The last one hurt the most. I left her. Not by choice in relation to her, but by choice in relation to life. Sometimes we make choices for ourselves which require a different course, and this was one of them. She was the one. I knew it.
She was so well-balanced, without trauma, easy to be with. She was also the most beautiful woman I had ever been with by far. She was also a freak in the sheets as they say, and introduced me to fisting, and she liked it back there too. She was kinky, fun, and successful. She was also a lingerie model.
But we were young, and I was given an opportunity that took my life in a very different direction professionally. Our last 6 months together was bliss. It was this long, beautiful goodbye. Back in those days, it was possible to accompany someone all the way to the boarding gate at the airport, and she stayed with me until I had to get onto my plane to Paris. But when it came time to go, I felt my heart being ripped from me, and I began to cry.

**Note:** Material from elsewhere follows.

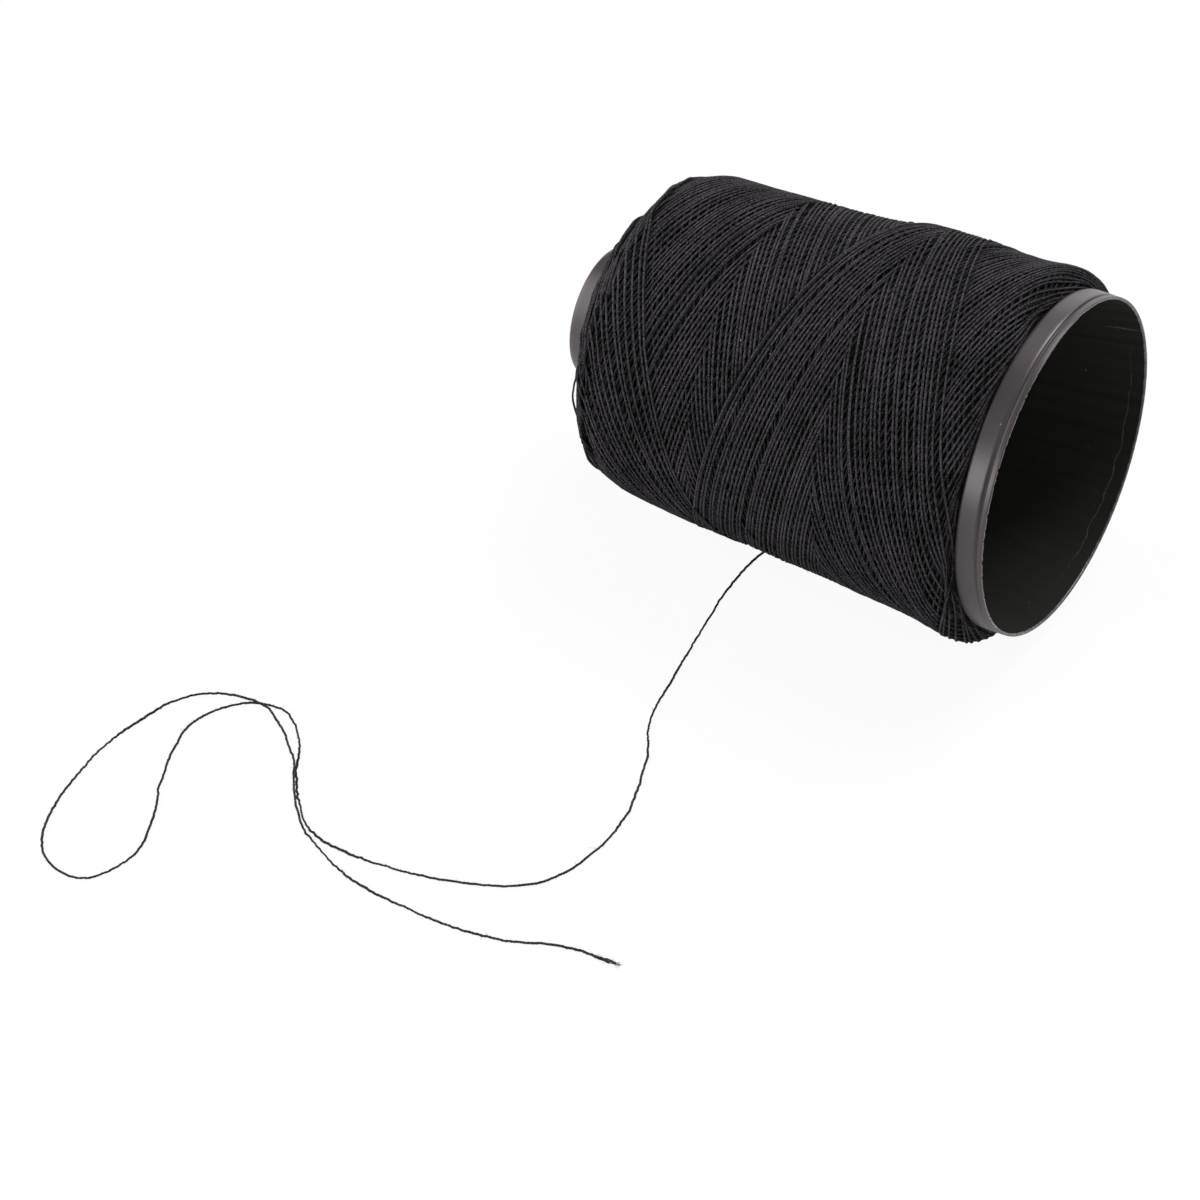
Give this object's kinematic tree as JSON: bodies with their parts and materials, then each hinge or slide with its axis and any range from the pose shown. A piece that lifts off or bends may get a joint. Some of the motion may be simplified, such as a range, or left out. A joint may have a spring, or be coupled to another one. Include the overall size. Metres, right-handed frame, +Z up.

She soothed me and said, “it’s always hardest for the one who leaves.” She came to Paris to visit not long after and we spent two blissful weeks in our hotel room, punctuated by the occasional walk or meal.
I know that she doesn’t look back on our time with the same fondness. I left. And I was a lot of work too in those days. She was there with me through my transition from dysfunctional, self-destructive human to someone who could get up on time and go to work. My therapist had her office near her apartment. And staying with her was a double reward as she often sent me to work in panties, or home this way. And she never wanted them back. The perks of her side hustle were enormous.

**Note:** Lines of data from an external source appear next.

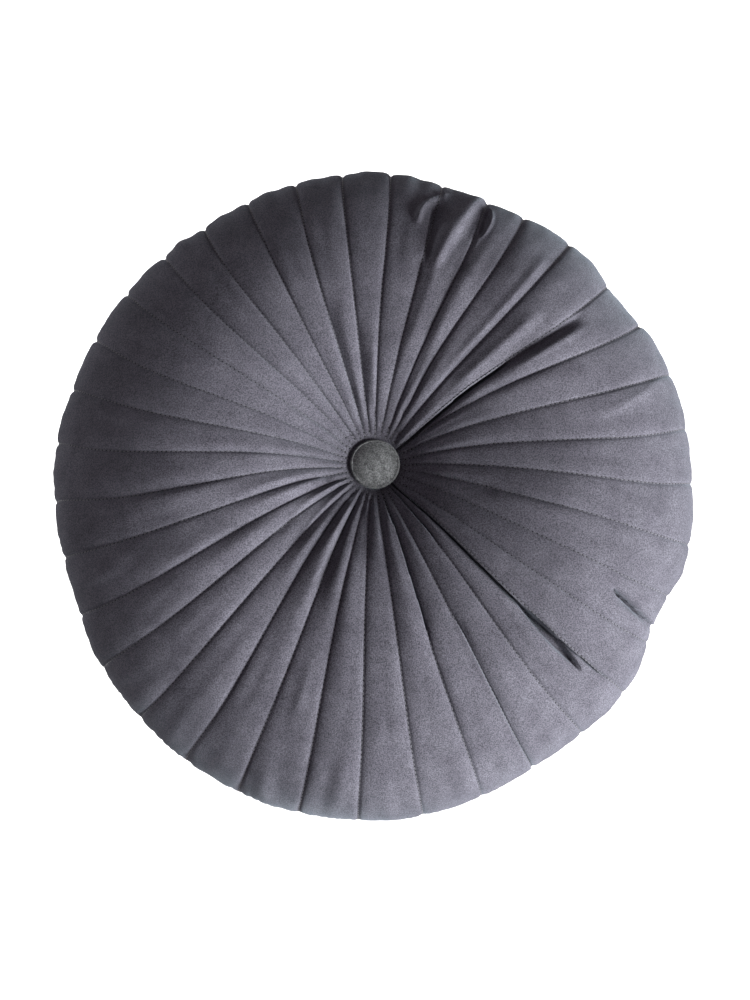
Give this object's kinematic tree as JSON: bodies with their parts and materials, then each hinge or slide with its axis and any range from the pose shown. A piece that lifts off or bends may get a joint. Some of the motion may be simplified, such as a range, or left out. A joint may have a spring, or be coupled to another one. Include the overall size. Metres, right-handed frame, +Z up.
{
  "type": "round pleated floor cushion",
  "caption": "Round velvet floor cushion with radial stitched pleats gathered under a covered button in the middle of each face.",
  "frame": {"origin": "middle of the underside, on the floor plane", "axes": "+Z up through both buttons; the cushion is round about Z"},
  "size_m": [0.5, 0.5, 0.14],
  "materials": {
    "velvet": "matte",
    "button_velvet": "matte",
    "sewing_thread": "satin",
    "strong_thread": "satin",
    "liner_cloth": "matte",
    "fibre": "matte",
    "pressed_steel": "satin",
    "wire": "satin",
    "twine": "matte"
  },
  "bodies": {
    "cushion": {"top_panel": "velvet", "bottom_panel": "velvet", "rim_seam_thread": "sewing_thread", "top_pleat_stitching": "sewing_thread", "bottom_pleat_stitching": "sewing_thread", "top_gather_thread": "strong_thread", "bottom_gather_thread": "strong_thread", "liner_top": "liner_cloth", "liner_bottom": "liner_cloth", "liner_seam_thread": "strong_thread", "fibre_fill": "fibre", "tufting_twine": "twine"},
    "top_button": {"top_button_shell": "pressed_steel", "top_button_cover": "button_velvet", "top_button_back": "pressed_steel", "top_button_shank": "wire"},
    "bottom_button": {"bottom_button_shell": "pressed_steel", "bottom_button_cover": "button_velvet", "bottom_button_back": "pressed_steel", "bottom_button_shank": "wire"}
  },
  "joints": [
    {"name": "top_button_swivel", "type": "hinge", "parent": "cushion", "child": "top_button", "pos_m": [0, 0, 0.0955], "axis": [0, 0, 1], "range_deg": [-45, 45], "stiffness_Nm_per_rad": 0.002},
    {"name": "bottom_button_swivel", "type": "hinge", "parent": "cushion", "child": "bottom_button", "pos_m": [0, 0, 0.0284], "axis": [0, 0, 1], "range_deg": [-45, 45], "stiffness_Nm_per_rad": 0.002}
  ]
}
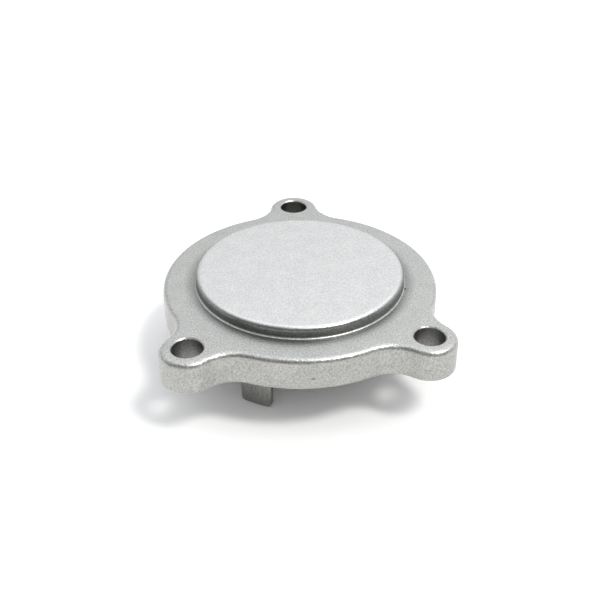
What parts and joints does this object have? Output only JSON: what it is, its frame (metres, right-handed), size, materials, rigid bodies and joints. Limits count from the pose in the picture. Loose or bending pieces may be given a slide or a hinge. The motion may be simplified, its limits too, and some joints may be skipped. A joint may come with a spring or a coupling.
{
  "type": "die-cast end cover",
  "caption": "Round die-cast cover with bolt ears on its rim, a raised disc outside, and a locating spigot with fingers inside.",
  "frame": {"origin": "on the cover's axis, in the plane of the sealing face, where the locating spigot meets the flange", "axes": "+Z along the cover's axis, out through the raised disc; +X along the front pair of bolt holes; +Y towards the single back ear"},
  "size_m": [0.062, 0.072, 0.0225],
  "materials": {
    "cast_aluminium": "satin, shot-blasted as-cast aluminium, fine-grained"
  },
  "bodies": {
    "root": {"end_cover_casting": "cast_aluminium"}
  },
  "joints": []
}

I saw a picture of her recently, and she hasn’t changed at all. The same smile. Still gorgeous. I am scared of reaching out to her, and of these, it is only the first one who I have re-connected with. And I find that I still have a deep love and affection for her.
This last one scares me. I can so easily imagine what might have happened had she come with me. Had we stayed together. She was the one “who got away”. But I remember thinking of her and her alone, that she was ‘too good for me’. It was a hard feeling but I was afraid of her…afraid that one day she would turn away from me, and I knew that if she did I wouldn’t make it. I’ve never felt so scared of someone I loved before. I have never run away or allowed life to take me away from someone because I was afraid of love.
And it was her niceness and decency and openness and warm-heartedness that scared me the most. I also left her because of how much I loved and respected her. I didn’t want to wish myself on her. She felt to me a lighter and more pure being, and I had so much work to do. I was successful and funny, but I was also on the edge, dark, emotionally volatile (not in the sense of moody or unpleasant but in the sense of being good, attentive company one minute, and then being quietly (as in I wouldn’t tell her or anyone else) suicidal and just wanting/needing to disappear into a hole. The girlfriend I dated right before this one saw that once, came to find me in my apartment in Brooklyn, brought chicken soup that she had made, but saw the darkness and walked right after. I couldn’t ask someone else to fix me, I needed to do it myself, and I didn’t want to ask this beautiful and pure woman. I just couldn’t.
I am happy to say that all but one of these women has gone on to have lives that were easier and more beautiful, perhaps more boring, than I could have offered. The first of them ended up in a toxic relationship which resulted in a child and a restraining order against her former husband.
I say all of this because of life’s beauty and mystery. And how important it is to find within ourselves the beauty that moves us forward and makes us whole. And to never be afraid of love, to never be afraid of being hurt.